Settlement agents, the men and women who manage the closing of residential mortgage loans, carry a great burden with them.  Each time they close a loan they have access to mortgage proceeds, lender documents including the important collateral security instruments (note and mortgage) and borrower personal and financial information (in the final 1003 and other closing table documents). No other third party that participates in the mortgage loan assembly-line process has greater authority, greater responsibility and greater opportunity to commit fraud.

Because fraud risk is elevated during periods of high purchase volume, as opposed to a boom in rate and term refinances, lenders are faced with the potential for serious losses when the managing of closing agent risk fails to occur.

It was not until about 2011 that the FBI and FINCen began to report title and closing fraud as a subset of overall mortgage fraud.  Since that time the numbers have consistently demonstrated that fraud at the closing table is more than 20% of overall fraud.  With the annual reported mortgage fraud numbers in excess of $4 Billion this means that the actual reported losses are in the $800,000-$1 Billion range.  This is an enormous problem for the industry and one which only recently has been addressed with heightened vendor management scrutiny.

While it is certainly true that the vast majority of settlement agents (attorneys, title agents, escrow officers and notaries) are professional, competent and trustworthy there are many who are not.  One reason for this is that the different disciplines have varied education, training, licensing, insurance and bond requirements.  The second is that there are no performance standards or uniform, cross-disciplinary training programs to ensure that everyone has a base of key knowledge about all things consumer protection, mortgage loan and title insurance.
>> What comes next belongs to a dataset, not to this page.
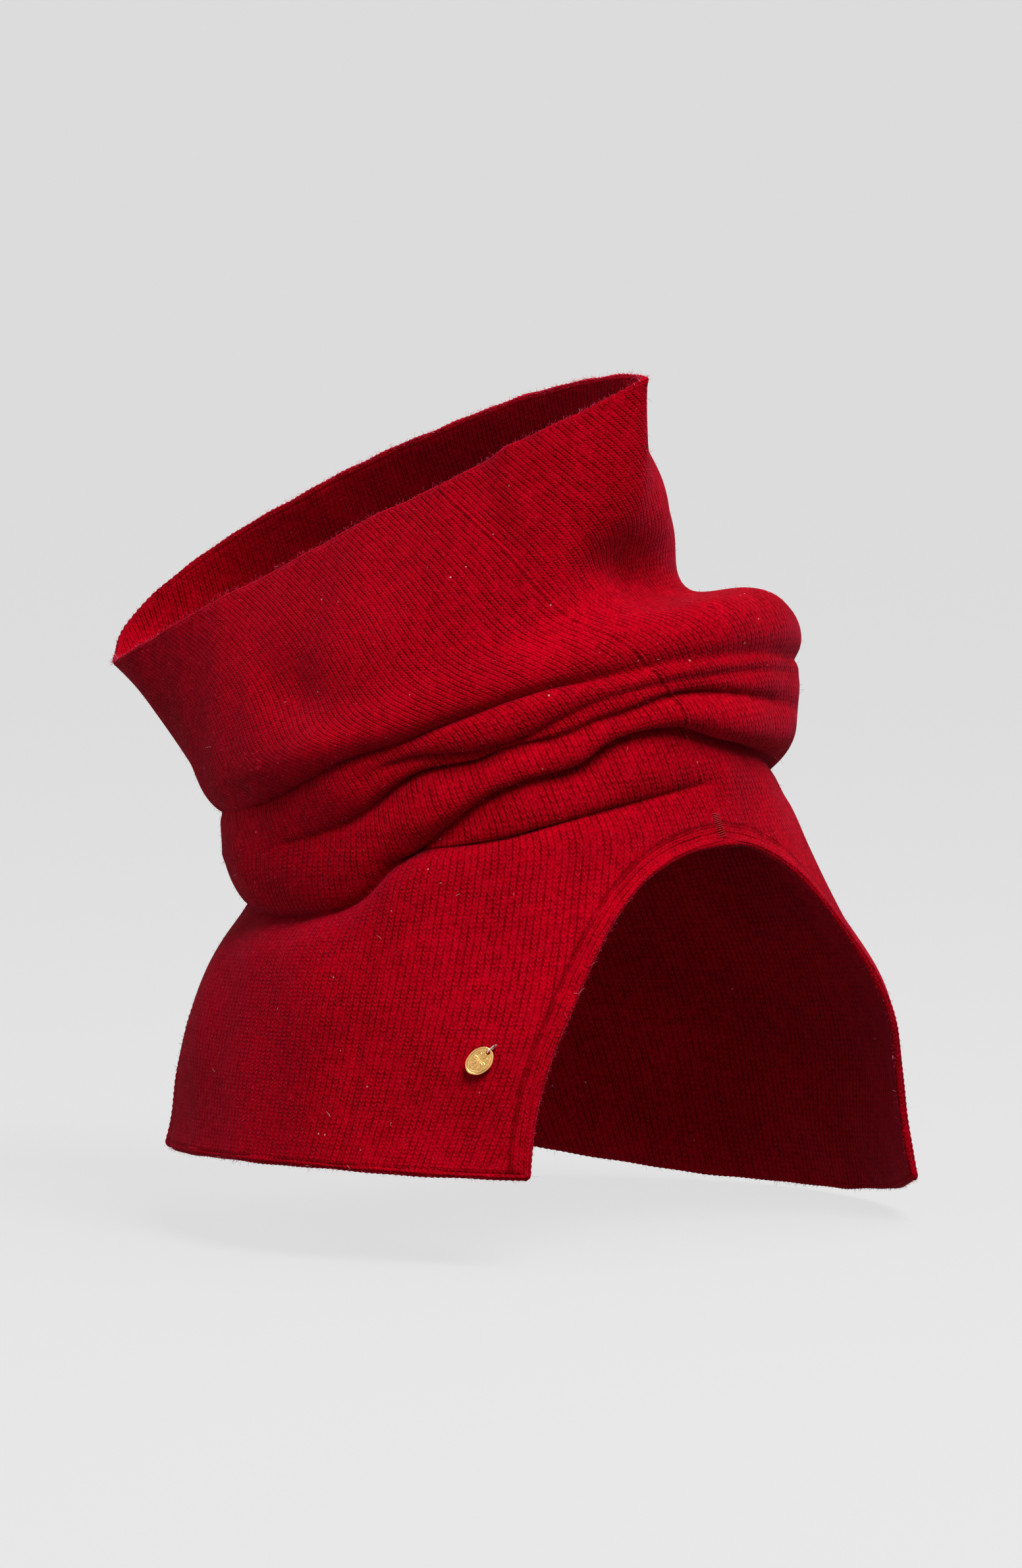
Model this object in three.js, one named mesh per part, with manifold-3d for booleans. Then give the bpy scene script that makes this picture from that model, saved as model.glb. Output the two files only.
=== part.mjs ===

Another issue is the lack of required training in regulatory and compliance for this group of professionals so that they have an understanding of what investors, the GSEs, HUD, the CFPB and state regulators expect from lenders in the nature of risk compliance and loan quality assurance.

While the industry has come a very long way since Secure Insight began in 2012 and created a storm of controversy over settlement agent vetting, much has yet to be done to assure lenders and borrowers that the single largest financial transaction of their lives has been fully vetted and managed for risk.   We continue to strive to enhance our tools and to find means and methods to assure both of these groups that they can trust a process that poses so much potential for financial harm.